Problem requirements: Only the lines between the line with "Model this object" and the line with "import numpy as np", together with those two lines themselves, are to be copied exactly.

Recorded data:
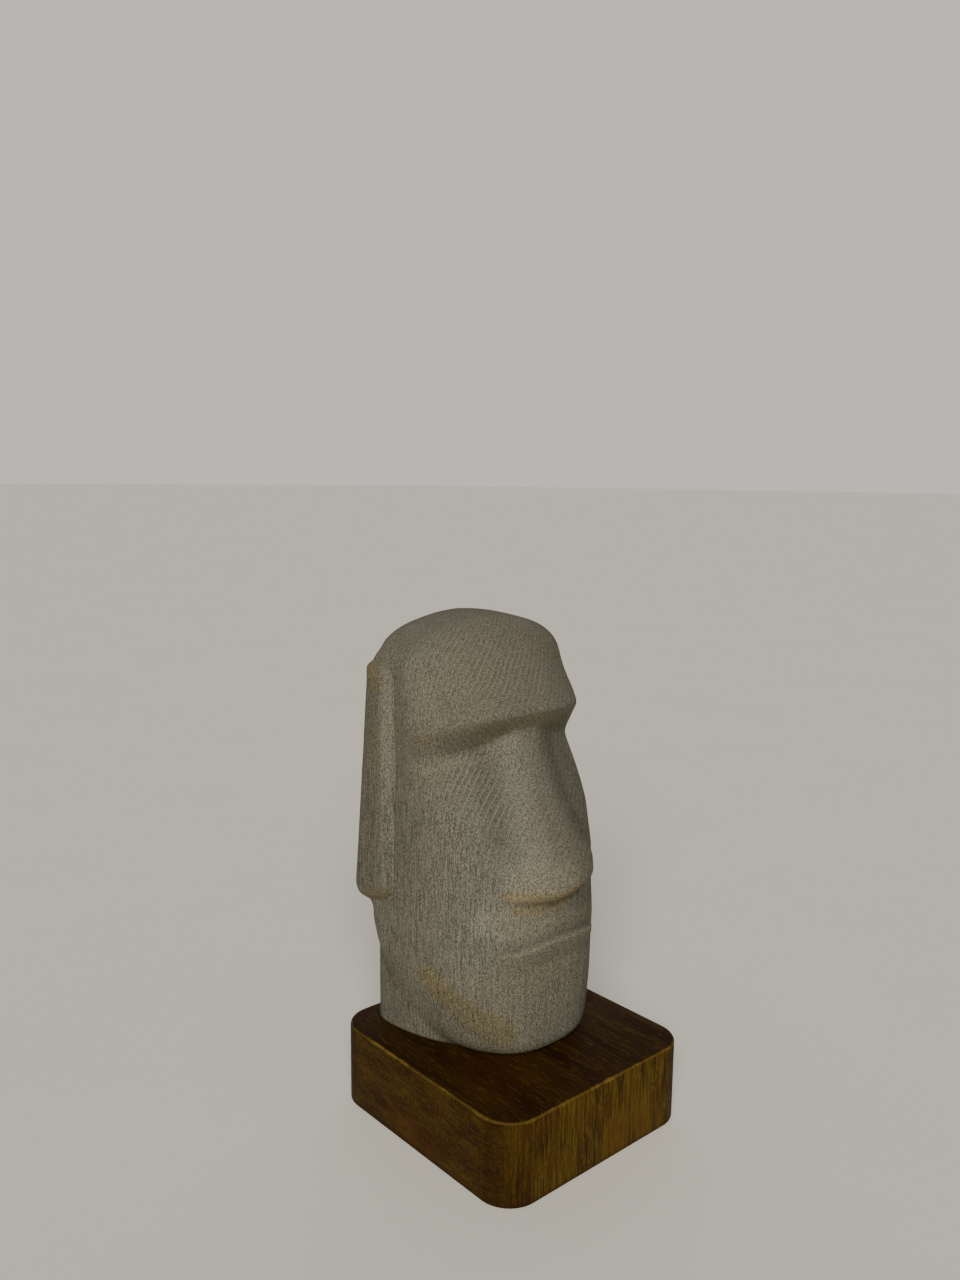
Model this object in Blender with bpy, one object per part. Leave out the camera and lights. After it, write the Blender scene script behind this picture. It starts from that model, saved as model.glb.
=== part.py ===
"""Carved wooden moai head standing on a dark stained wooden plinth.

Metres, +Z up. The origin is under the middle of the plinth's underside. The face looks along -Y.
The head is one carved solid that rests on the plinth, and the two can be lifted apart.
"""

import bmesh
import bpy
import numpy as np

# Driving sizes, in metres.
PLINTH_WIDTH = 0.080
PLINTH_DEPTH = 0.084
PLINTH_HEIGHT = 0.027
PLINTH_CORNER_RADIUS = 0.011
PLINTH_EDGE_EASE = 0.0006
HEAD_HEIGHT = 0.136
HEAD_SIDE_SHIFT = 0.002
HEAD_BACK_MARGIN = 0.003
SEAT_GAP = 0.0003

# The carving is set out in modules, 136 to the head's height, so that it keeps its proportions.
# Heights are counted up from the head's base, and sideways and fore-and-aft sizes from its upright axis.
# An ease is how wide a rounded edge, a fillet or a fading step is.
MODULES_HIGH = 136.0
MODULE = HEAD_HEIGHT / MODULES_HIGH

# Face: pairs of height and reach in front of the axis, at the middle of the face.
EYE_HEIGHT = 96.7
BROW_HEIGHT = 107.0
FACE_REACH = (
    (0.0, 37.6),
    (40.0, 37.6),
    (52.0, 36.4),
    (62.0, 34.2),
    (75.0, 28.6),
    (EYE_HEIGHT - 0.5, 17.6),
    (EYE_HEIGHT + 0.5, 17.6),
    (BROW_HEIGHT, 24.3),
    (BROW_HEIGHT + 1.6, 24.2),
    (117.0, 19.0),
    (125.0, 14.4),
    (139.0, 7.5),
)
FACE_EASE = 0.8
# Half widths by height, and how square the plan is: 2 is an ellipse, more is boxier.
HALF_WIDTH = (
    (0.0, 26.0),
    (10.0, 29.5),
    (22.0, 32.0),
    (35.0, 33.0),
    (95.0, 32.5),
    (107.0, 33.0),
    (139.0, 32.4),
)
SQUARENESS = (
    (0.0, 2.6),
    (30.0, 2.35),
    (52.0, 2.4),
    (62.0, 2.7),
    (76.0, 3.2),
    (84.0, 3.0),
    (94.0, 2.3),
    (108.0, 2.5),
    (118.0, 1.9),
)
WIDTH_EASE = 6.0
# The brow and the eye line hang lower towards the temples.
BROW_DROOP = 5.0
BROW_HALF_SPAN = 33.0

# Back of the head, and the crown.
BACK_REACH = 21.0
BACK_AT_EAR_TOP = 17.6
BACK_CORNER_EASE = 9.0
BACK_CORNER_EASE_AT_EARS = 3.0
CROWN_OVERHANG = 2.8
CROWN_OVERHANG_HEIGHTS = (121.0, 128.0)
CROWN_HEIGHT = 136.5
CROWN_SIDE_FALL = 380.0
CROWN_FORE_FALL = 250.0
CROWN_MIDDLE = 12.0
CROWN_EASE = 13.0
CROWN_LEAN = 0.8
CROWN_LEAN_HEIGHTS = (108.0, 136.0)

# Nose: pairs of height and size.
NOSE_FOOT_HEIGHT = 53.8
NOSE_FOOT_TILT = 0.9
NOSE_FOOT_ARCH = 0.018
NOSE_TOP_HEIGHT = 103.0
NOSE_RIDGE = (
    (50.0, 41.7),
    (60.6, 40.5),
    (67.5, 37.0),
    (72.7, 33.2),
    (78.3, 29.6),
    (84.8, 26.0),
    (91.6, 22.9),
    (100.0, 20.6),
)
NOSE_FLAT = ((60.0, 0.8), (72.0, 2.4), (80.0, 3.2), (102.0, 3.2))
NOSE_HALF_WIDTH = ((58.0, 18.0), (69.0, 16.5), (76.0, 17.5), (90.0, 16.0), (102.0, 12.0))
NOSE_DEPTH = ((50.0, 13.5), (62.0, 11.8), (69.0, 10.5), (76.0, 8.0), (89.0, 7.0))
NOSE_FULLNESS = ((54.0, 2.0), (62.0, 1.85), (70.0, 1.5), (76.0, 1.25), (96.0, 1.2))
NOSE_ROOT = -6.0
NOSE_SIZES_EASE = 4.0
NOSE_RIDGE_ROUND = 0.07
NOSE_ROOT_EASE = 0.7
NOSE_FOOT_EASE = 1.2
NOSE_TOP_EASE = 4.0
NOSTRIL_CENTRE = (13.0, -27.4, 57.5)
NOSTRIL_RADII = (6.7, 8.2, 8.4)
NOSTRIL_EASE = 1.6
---
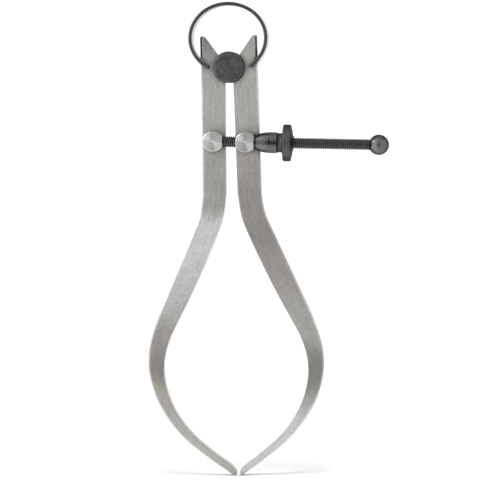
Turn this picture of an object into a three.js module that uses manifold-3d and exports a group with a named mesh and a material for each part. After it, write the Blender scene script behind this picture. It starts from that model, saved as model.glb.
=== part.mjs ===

Result for this exercise:
Model this object in Blender with bpy, one object per part. Leave out the camera and lights. After it, write the Blender scene script behind this picture. It starts from that model, saved as model.glb.
=== part.py ===
"""Carved wooden moai head standing on a dark stained wooden plinth.

Metres, +Z up. The origin is under the middle of the plinth's underside. The face looks along -Y.
The head is one carved solid that rests on the plinth, and the two can be lifted apart.
"""

import bmesh
import bpy
import numpy as np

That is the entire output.